Engel founded the BMI Lehman Engel Musical Theatre Workshop, a workshop in New York for musical theatre composers, lyricists and librettists. Engel also founded and personally supervised the Lehman Engel Musical Theater Workshop, originally based at the Performing Arts Center of the Los Angeles County Music Center in Los Angeles. Lehman Engel worked as musical director for the St. Louis Municipal Opera for a number of years before moving to New York to conduct on Broadway. He won 6 Tony Awards, and was nominated for 4 more. The category for which he won and was nominated no longer exists.

Engel also conducted the first 3-LP version of George Gershwin's opera Porgy and Bess, a 1951 Columbia Masterworks Records album which was highly acclaimed, but did not, as advertised, really feature the complete opera.

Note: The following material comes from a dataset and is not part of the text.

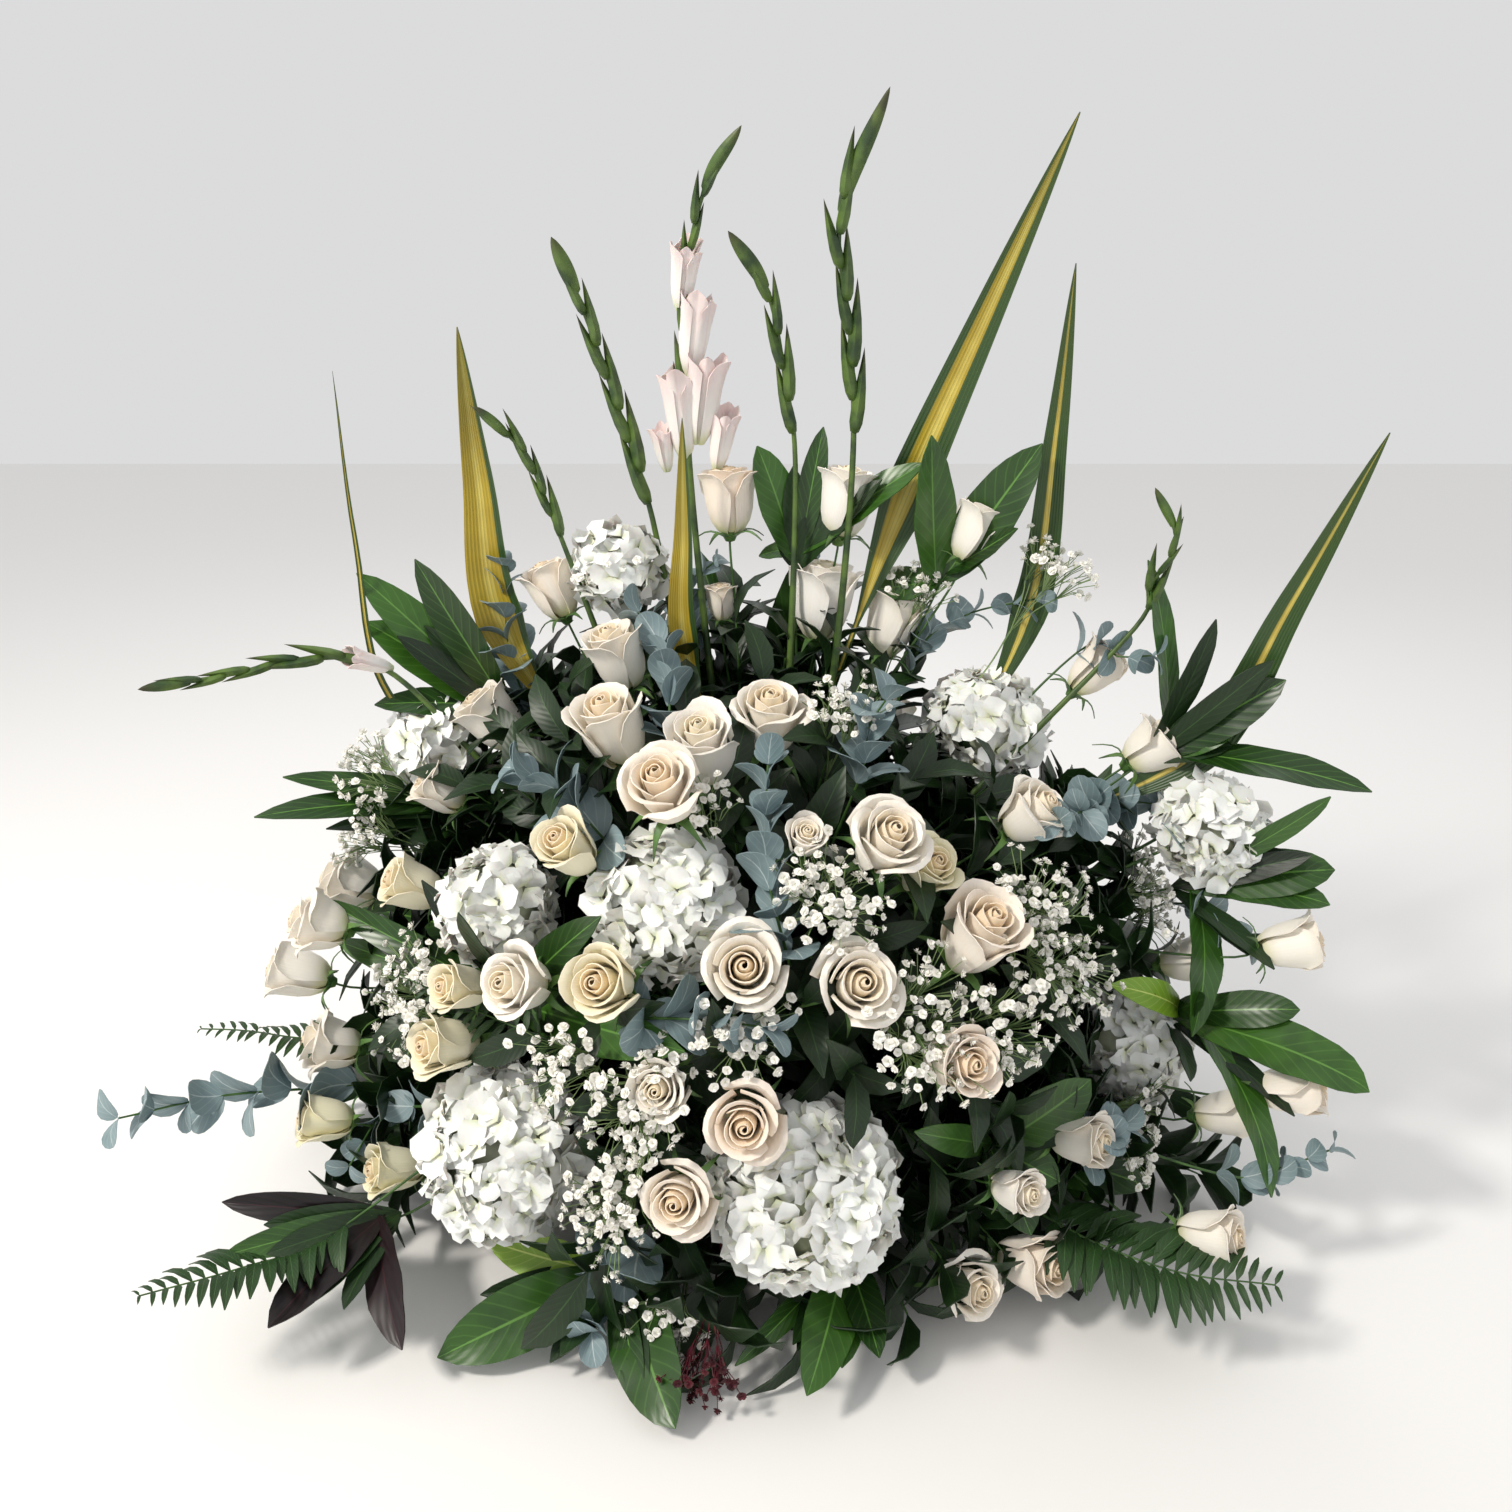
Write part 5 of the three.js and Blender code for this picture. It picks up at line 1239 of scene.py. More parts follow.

The mono recording, starring Lawrence Winters and Camilla Williams, was eventually released on CD. It was the longest Porgy and Bess album made up to that time (129 minutes), and would remain so for many years, until it was superseded in the 1970s by two complete recordings of the opera which both won Grammys. Between the late 1940s and early 1950s, under the supervision of Columbia Records executive Goddard Lieberson, Engel conducted what were then the most complete recordings of several classic Broadway musicals of the past, many of which were appearing as albums for the first time - among them Girl Crazy (with Mary Martin performing both Ginger Rogers and Ethel Merman's old stage roles), Oh, Kay! (with Barbara Ruick as Kay and Jack Cassidy as Jimmy de Winter), Babes in Arms (again featuring Cassidy and Mary Martin), and Pal Joey (with Harold Lang in the title role and Vivienne Segal repeating her original 1940 stage role as Vera Simpson). All of these were studio recordings, not original cast albums. The Pal Joey recording was so successful that it actually led to a major, long-running revival of the show in 1952, with the same two stars who had appeared on the album, Vivienne Segal (who had also starred in the original 1940 stage production) and Harold Lang. He also conducted what was then the most complete recording of The Student Prince (with Robert Rounseville as the Prince and Dorothy Kirsten as the barmaid Kathie) in 1952, as well as what was then the most complete recording of Oklahoma! that same year. The Oklahoma! album used Robert Russell Bennett's original orchestrations and starred Nelson Eddy as the cowboy Curly.[3] For RCA Victor, Engel conducted studio recordings of Carousel in 1955 (with Robert Merrill as Billy Bigelow, Patrice Munsel as Julie Jordan, and Florence Henderson as Carrie); and Show Boat in 1956 (with a very politically incorrect Merrill singing the roles of both Ravenal and the black stevedore Joe, Ms. Munsel as Magnolia, and Risë Stevens as Julie La Verne). These versions were also more complete than previous recordings of these shows. All of these recordings were eventually issued on CD and were milestones in their time for their completeness.

Engel also wrote several books on musical theatre. One of them, The American Musical Theatre: A Consideration, was perhaps the very first book to discuss in detail the writing of a Broadway musical, the elements that went into it, and the art of adapting "straight" plays into musicals. Engel was close friends with Pablo Picasso. He also mentored Maury Yeston, who succeeded him in teaching the BMI Lehman Engel Musical Theater Workshop, Alan Menken, Stephen Flaherty, Andrew MacBean, Joseph Byrd, and Edward Kleban.[4]